# [Objective]
Reproduce each line from the first in the data through the line that contains "pale floor, a" exactly; give nothing else.

start Given data

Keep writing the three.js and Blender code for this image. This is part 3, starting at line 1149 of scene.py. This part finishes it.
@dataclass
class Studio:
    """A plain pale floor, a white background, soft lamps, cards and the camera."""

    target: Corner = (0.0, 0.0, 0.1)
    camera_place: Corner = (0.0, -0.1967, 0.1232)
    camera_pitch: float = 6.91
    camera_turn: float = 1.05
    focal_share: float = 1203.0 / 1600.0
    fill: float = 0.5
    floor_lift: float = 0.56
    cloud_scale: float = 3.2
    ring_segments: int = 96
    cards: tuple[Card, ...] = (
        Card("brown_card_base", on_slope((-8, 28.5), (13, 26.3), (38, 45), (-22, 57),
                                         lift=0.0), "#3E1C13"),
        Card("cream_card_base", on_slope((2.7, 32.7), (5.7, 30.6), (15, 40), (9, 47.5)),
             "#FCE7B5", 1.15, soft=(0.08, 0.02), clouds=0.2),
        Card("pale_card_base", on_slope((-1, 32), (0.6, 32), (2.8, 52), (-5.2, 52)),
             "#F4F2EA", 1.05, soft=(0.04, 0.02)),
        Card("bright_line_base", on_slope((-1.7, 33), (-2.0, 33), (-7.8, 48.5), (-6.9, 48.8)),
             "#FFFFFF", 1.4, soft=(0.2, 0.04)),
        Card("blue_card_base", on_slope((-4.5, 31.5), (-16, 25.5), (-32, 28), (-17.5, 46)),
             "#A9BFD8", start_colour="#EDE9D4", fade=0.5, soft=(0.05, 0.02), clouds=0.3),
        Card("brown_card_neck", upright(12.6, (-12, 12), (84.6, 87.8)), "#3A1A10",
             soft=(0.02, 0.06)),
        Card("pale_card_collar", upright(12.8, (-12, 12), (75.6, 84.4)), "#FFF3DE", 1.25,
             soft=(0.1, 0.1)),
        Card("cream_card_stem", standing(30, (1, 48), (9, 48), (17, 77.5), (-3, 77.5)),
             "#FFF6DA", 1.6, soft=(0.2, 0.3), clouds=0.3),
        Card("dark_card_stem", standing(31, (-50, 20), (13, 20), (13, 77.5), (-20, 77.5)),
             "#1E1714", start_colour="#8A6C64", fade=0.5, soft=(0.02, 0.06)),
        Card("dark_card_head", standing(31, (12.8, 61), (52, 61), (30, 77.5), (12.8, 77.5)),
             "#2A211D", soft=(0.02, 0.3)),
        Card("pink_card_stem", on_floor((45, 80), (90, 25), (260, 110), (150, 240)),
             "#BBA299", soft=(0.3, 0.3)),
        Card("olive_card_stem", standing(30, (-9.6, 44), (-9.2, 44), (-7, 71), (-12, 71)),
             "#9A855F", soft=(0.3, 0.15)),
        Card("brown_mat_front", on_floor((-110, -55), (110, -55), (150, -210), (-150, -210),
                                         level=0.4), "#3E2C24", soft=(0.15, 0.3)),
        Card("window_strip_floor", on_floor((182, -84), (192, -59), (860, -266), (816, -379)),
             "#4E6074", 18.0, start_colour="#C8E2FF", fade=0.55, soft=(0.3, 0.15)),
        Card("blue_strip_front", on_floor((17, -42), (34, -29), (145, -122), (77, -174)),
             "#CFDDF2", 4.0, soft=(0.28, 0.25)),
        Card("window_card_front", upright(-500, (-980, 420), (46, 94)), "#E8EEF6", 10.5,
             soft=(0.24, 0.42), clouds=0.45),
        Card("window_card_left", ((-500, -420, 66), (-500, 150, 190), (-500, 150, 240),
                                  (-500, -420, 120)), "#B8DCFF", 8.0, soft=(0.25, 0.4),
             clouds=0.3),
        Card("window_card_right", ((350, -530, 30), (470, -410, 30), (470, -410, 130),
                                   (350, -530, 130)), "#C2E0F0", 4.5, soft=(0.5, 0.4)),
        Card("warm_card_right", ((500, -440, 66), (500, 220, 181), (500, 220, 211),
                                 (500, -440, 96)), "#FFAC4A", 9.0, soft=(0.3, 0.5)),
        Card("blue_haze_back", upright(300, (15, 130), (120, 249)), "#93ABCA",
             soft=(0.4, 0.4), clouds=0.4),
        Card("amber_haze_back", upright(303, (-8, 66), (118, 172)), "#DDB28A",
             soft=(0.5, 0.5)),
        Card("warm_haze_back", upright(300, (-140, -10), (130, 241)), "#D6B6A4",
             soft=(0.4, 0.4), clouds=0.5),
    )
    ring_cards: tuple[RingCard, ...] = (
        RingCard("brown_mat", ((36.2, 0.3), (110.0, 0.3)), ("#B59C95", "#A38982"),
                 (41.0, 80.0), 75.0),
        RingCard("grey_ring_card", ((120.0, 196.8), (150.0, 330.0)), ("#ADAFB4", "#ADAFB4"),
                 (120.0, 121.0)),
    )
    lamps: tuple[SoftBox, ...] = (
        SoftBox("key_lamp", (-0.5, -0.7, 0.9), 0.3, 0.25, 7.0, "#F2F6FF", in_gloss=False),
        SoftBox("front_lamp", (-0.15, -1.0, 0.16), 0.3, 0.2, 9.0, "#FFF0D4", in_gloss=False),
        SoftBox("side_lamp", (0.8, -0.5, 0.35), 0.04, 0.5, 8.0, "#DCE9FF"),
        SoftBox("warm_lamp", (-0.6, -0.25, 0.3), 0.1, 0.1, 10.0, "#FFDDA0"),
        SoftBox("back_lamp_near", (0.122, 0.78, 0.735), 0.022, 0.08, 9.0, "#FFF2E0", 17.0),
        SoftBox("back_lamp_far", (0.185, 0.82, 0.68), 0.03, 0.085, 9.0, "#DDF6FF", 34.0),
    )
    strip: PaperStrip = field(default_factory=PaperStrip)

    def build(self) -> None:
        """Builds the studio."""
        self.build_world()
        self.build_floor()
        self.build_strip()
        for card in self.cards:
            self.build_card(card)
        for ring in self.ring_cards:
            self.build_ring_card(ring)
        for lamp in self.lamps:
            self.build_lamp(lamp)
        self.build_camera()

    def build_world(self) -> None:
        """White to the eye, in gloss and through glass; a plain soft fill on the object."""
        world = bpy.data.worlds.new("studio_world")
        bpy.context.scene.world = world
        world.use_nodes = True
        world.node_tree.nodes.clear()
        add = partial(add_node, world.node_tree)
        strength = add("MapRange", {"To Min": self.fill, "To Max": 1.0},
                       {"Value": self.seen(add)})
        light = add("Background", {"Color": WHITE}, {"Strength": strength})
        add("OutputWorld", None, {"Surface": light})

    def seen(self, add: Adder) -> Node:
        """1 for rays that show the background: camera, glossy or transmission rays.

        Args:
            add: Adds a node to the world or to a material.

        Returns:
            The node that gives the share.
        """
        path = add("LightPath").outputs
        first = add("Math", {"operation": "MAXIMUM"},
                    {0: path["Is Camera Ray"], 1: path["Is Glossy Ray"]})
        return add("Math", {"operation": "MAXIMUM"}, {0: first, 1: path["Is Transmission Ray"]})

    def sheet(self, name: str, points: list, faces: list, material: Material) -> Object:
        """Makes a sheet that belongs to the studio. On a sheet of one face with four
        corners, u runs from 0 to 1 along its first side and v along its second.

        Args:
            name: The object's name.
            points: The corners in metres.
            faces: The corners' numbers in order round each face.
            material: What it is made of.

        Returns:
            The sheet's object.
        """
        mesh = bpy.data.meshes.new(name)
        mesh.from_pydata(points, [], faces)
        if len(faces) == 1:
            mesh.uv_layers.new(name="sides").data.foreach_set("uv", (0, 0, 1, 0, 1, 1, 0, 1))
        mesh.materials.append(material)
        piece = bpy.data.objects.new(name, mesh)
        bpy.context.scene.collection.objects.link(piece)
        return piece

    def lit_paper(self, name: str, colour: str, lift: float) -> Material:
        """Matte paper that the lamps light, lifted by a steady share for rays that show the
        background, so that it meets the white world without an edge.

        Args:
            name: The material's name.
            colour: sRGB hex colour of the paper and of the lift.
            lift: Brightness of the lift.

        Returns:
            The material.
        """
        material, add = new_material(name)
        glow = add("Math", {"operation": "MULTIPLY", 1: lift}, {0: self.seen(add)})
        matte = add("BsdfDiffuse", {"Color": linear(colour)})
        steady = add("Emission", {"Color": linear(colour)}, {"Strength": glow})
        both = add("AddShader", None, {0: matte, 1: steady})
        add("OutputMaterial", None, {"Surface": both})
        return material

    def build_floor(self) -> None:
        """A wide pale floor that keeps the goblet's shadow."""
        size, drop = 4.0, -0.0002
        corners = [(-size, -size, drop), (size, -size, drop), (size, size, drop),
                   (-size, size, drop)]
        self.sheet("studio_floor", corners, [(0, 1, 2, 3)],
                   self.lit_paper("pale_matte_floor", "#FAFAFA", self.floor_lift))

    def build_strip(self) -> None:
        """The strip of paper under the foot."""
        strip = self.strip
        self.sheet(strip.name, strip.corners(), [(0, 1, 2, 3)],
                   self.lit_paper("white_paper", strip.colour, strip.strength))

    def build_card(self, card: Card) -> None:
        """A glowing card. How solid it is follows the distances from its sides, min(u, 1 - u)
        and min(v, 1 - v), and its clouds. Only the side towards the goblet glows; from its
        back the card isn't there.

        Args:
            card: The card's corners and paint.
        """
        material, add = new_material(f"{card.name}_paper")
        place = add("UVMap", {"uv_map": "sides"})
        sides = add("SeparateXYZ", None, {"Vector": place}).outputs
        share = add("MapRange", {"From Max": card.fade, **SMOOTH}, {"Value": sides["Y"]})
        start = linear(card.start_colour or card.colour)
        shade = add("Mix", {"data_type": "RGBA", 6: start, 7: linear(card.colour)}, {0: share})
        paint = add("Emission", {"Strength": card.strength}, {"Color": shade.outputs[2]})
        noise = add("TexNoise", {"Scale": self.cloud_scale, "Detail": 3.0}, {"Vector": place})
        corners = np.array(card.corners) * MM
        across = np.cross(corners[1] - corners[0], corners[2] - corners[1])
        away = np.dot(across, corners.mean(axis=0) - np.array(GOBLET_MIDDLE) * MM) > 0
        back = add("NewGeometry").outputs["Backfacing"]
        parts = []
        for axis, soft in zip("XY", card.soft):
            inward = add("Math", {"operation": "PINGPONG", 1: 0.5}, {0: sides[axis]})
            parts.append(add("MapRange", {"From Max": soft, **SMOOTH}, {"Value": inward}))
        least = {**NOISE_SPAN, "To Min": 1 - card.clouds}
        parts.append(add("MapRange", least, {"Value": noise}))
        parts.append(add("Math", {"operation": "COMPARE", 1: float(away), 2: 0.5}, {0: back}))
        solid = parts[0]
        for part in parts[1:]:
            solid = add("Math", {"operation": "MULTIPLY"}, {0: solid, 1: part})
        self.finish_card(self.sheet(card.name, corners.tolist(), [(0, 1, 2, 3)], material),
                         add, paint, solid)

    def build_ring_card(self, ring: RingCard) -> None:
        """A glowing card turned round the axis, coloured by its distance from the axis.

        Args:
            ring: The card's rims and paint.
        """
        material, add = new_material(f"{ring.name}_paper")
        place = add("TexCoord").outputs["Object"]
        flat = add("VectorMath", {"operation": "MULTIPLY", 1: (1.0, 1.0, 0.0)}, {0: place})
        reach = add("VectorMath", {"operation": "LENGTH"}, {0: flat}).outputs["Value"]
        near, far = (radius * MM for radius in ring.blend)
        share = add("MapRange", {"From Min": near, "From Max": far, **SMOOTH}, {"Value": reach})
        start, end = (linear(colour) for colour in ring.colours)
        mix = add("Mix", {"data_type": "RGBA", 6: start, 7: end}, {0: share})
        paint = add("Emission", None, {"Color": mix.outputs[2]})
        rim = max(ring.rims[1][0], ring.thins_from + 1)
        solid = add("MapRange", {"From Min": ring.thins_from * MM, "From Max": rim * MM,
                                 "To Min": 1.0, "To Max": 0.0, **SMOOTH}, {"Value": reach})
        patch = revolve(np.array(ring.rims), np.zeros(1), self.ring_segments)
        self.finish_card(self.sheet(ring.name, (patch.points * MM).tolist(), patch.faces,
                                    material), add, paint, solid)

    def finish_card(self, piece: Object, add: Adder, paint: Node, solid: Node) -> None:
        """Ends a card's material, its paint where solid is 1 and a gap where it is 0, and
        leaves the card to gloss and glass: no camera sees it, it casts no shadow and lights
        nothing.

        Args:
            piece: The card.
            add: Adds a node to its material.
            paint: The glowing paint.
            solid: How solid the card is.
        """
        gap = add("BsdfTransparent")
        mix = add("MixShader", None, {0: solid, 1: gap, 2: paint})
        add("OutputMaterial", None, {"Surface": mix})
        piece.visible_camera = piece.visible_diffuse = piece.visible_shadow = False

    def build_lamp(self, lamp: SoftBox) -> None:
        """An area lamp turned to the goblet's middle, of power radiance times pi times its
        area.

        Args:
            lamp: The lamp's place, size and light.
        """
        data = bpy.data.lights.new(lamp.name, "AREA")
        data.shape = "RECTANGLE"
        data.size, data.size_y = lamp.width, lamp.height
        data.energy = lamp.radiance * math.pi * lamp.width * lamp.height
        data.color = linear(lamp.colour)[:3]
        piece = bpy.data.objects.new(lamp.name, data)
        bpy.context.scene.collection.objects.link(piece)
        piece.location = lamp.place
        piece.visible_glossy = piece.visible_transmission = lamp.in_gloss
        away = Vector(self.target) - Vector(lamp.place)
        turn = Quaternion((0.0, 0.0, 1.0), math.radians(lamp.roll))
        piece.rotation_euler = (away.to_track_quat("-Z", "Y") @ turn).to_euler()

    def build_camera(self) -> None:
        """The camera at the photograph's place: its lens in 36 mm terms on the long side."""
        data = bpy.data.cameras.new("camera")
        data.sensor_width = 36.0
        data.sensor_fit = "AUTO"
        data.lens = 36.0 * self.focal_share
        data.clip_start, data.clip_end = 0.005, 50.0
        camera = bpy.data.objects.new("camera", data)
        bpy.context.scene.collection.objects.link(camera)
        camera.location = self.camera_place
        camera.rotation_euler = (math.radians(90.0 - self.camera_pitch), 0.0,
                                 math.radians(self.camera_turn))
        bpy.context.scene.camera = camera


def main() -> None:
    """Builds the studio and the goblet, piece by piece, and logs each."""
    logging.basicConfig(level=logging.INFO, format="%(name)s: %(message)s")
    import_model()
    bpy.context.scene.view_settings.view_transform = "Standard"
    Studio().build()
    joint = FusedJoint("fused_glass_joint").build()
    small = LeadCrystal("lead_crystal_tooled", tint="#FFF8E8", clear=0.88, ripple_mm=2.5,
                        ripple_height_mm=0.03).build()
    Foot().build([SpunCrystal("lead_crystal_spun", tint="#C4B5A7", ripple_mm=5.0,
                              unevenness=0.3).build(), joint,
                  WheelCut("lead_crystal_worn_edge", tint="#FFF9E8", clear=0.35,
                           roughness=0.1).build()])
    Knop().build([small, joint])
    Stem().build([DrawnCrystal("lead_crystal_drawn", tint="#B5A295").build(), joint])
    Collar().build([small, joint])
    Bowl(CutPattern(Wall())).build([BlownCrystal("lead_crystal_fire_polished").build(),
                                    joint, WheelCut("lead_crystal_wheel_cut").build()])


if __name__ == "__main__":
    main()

end Given data

# [Full answer]
Keep writing the three.js and Blender code for this image. This is part 3, starting at line 1149 of scene.py. This part finishes it.
@dataclass
class Studio:
    """A plain pale floor, a white background, soft lamps, cards and the camera."""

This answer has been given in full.